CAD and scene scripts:
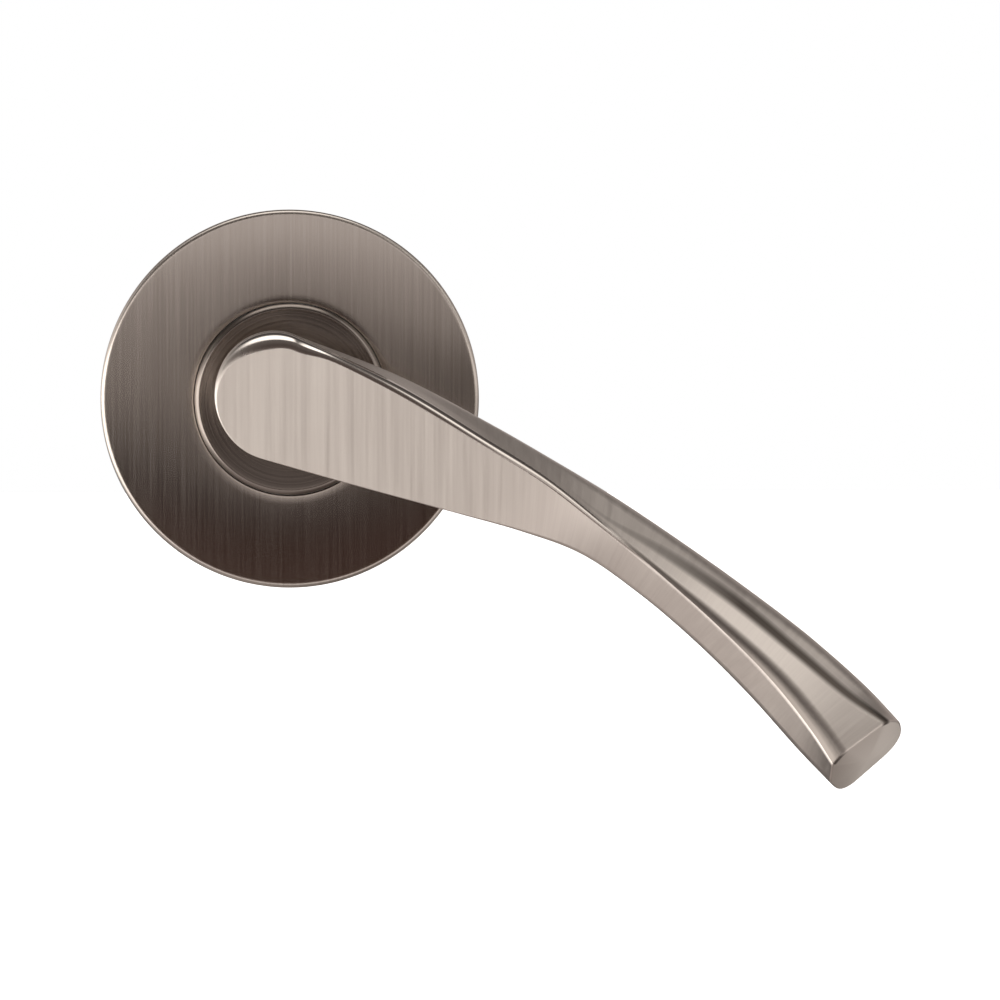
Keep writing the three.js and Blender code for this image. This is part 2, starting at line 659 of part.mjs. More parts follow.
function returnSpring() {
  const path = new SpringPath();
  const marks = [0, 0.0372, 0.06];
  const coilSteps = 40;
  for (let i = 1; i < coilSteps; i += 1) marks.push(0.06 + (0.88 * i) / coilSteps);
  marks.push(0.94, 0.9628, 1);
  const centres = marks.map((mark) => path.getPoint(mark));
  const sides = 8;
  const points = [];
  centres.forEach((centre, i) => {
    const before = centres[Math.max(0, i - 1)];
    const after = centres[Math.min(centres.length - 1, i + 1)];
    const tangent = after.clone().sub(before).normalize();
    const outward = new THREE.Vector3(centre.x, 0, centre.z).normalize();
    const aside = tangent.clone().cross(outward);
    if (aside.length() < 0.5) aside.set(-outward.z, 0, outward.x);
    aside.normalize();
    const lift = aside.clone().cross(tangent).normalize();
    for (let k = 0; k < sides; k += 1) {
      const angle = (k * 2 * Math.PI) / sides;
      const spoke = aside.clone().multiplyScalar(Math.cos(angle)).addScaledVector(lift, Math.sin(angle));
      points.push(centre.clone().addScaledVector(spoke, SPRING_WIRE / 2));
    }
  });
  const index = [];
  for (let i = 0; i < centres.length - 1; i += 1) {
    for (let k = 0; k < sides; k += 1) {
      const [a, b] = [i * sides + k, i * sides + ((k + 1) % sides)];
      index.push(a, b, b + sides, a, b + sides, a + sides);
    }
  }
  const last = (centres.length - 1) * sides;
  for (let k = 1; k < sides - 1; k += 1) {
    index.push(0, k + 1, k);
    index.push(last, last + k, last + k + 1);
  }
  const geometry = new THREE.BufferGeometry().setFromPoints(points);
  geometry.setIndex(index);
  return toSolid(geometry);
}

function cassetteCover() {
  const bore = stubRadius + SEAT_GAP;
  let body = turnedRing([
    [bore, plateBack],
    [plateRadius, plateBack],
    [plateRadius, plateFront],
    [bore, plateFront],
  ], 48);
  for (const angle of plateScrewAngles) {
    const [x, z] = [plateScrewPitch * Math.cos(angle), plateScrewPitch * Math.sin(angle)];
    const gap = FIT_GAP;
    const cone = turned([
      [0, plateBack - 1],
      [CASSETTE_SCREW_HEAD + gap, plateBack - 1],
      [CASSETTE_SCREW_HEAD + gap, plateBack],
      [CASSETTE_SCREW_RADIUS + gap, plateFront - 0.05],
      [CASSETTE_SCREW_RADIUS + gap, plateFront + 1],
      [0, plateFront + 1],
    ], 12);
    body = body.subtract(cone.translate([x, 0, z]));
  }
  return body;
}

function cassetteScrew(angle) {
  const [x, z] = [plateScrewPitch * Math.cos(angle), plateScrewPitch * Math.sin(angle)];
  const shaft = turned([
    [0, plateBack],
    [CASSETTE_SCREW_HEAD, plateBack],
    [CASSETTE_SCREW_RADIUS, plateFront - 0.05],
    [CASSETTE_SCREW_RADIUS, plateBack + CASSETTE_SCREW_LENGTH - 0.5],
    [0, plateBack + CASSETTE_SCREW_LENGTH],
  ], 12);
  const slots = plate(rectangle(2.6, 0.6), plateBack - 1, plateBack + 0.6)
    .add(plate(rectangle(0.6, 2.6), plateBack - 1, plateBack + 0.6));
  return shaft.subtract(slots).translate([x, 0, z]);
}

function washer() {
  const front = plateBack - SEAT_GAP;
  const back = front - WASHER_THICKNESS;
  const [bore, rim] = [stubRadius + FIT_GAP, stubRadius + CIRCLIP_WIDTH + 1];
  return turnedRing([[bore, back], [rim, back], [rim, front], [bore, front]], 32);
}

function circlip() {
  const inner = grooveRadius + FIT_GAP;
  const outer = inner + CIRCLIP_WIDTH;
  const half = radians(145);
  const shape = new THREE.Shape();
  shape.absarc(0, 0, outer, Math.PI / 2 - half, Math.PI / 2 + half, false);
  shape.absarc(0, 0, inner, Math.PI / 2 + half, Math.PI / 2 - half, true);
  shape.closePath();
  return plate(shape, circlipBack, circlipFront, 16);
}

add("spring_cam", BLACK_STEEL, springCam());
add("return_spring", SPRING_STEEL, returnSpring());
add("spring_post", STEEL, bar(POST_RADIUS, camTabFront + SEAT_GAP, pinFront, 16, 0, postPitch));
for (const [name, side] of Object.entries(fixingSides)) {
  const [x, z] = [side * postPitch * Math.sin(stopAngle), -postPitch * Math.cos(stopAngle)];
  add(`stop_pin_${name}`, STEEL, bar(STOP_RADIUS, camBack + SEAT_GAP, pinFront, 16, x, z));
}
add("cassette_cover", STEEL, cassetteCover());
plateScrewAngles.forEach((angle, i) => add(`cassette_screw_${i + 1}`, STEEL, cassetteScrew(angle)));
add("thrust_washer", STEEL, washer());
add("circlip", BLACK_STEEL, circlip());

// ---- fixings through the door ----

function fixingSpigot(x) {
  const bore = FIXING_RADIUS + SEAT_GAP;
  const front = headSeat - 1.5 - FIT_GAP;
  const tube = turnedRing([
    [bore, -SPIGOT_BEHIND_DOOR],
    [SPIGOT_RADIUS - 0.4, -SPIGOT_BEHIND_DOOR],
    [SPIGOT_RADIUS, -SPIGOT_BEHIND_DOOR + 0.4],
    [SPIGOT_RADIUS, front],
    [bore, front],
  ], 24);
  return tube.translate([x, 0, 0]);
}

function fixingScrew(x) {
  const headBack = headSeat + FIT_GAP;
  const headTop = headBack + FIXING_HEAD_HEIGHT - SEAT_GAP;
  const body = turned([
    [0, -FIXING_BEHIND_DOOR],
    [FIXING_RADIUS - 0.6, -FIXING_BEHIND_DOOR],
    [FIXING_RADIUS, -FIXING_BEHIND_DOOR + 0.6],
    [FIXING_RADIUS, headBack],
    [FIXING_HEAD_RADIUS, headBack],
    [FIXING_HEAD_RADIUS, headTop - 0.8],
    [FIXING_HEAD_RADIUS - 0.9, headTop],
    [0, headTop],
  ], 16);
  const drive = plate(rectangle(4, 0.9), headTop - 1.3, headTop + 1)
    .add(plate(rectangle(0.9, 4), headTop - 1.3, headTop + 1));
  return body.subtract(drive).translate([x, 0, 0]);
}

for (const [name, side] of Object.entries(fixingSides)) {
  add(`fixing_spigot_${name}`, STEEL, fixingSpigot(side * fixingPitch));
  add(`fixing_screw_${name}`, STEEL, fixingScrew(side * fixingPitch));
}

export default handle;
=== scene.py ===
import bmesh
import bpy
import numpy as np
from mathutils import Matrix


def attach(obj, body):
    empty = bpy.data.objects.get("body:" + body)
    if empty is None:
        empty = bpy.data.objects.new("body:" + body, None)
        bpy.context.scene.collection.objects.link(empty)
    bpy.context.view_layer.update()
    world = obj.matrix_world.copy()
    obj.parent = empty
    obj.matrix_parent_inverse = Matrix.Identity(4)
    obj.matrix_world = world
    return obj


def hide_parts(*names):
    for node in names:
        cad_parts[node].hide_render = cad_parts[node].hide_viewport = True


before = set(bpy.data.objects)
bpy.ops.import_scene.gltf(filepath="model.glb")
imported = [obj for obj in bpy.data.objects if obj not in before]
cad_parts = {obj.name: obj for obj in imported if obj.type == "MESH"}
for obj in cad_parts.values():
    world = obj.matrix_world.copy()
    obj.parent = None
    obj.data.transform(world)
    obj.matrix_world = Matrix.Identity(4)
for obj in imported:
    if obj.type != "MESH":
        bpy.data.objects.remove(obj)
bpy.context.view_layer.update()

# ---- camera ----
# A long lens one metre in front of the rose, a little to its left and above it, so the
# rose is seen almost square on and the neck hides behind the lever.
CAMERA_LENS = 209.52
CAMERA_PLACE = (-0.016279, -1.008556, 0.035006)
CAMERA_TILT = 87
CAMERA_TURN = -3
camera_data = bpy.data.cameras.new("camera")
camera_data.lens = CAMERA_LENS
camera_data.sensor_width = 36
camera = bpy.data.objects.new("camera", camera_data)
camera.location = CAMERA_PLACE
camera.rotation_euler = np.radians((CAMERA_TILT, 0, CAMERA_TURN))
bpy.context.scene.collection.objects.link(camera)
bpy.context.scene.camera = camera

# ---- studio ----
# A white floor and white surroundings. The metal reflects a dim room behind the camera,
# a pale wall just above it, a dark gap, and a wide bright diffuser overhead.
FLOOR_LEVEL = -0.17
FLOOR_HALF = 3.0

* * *

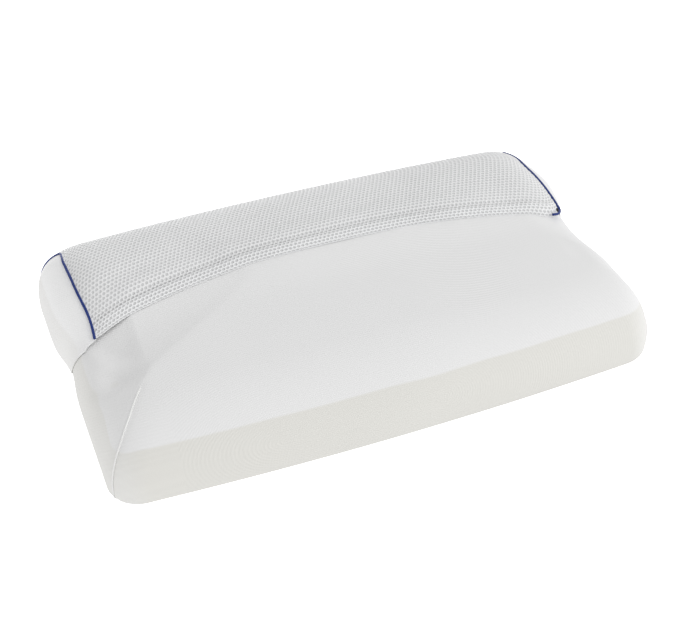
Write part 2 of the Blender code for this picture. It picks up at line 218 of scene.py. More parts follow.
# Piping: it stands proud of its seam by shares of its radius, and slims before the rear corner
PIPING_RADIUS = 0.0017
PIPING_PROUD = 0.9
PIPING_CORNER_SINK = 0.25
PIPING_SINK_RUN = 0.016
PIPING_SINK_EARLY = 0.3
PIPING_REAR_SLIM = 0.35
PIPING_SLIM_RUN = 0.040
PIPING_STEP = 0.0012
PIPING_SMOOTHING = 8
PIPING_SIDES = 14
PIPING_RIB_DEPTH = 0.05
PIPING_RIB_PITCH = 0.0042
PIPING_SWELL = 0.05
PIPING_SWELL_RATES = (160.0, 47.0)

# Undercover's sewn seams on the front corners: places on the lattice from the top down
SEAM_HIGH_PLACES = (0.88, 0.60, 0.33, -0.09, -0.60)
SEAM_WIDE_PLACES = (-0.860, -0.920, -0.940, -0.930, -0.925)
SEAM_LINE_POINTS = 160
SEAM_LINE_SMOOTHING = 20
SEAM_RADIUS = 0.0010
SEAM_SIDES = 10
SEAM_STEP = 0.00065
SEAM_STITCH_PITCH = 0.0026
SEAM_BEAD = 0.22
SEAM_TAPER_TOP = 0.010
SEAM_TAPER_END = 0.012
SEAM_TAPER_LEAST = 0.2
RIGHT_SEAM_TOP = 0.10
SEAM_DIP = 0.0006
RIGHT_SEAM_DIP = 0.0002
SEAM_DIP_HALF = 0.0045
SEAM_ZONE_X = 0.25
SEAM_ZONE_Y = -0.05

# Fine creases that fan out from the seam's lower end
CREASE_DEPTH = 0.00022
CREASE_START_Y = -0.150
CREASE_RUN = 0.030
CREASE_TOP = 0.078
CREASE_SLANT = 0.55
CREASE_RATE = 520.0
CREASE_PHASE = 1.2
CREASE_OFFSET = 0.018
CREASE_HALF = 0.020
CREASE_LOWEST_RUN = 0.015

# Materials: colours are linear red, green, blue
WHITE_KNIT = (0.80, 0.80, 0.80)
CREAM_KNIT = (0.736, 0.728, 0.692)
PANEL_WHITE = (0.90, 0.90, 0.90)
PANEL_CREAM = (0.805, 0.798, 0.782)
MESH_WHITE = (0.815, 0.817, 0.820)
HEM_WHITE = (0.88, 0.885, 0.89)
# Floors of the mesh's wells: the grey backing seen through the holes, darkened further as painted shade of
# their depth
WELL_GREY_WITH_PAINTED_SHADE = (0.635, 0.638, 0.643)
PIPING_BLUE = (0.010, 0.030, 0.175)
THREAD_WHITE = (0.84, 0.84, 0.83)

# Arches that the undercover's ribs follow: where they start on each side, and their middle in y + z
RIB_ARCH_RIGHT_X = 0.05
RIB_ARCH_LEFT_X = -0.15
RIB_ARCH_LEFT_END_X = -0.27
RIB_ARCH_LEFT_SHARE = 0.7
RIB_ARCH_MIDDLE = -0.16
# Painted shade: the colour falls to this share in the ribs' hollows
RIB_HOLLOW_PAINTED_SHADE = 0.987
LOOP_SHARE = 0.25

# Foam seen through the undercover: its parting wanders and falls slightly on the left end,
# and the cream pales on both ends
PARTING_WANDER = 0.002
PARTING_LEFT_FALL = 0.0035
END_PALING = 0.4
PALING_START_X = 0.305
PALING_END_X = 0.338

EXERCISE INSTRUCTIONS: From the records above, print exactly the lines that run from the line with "fixingSpigot(side * fixingPitch));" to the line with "obj.matrix_world = world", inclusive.

OUTPUT BELOW:
  add(`fixing_spigot_${name}`, STEEL, fixingSpigot(side * fixingPitch));
  add(`fixing_screw_${name}`, STEEL, fixingScrew(side * fixingPitch));
}

export default handle;
=== scene.py ===
import bmesh
import bpy
import numpy as np
from mathutils import Matrix


def attach(obj, body):
    empty = bpy.data.objects.get("body:" + body)
    if empty is None:
        empty = bpy.data.objects.new("body:" + body, None)
        bpy.context.scene.collection.objects.link(empty)
    bpy.context.view_layer.update()
    world = obj.matrix_world.copy()
    obj.parent = empty
    obj.matrix_parent_inverse = Matrix.Identity(4)
    obj.matrix_world = world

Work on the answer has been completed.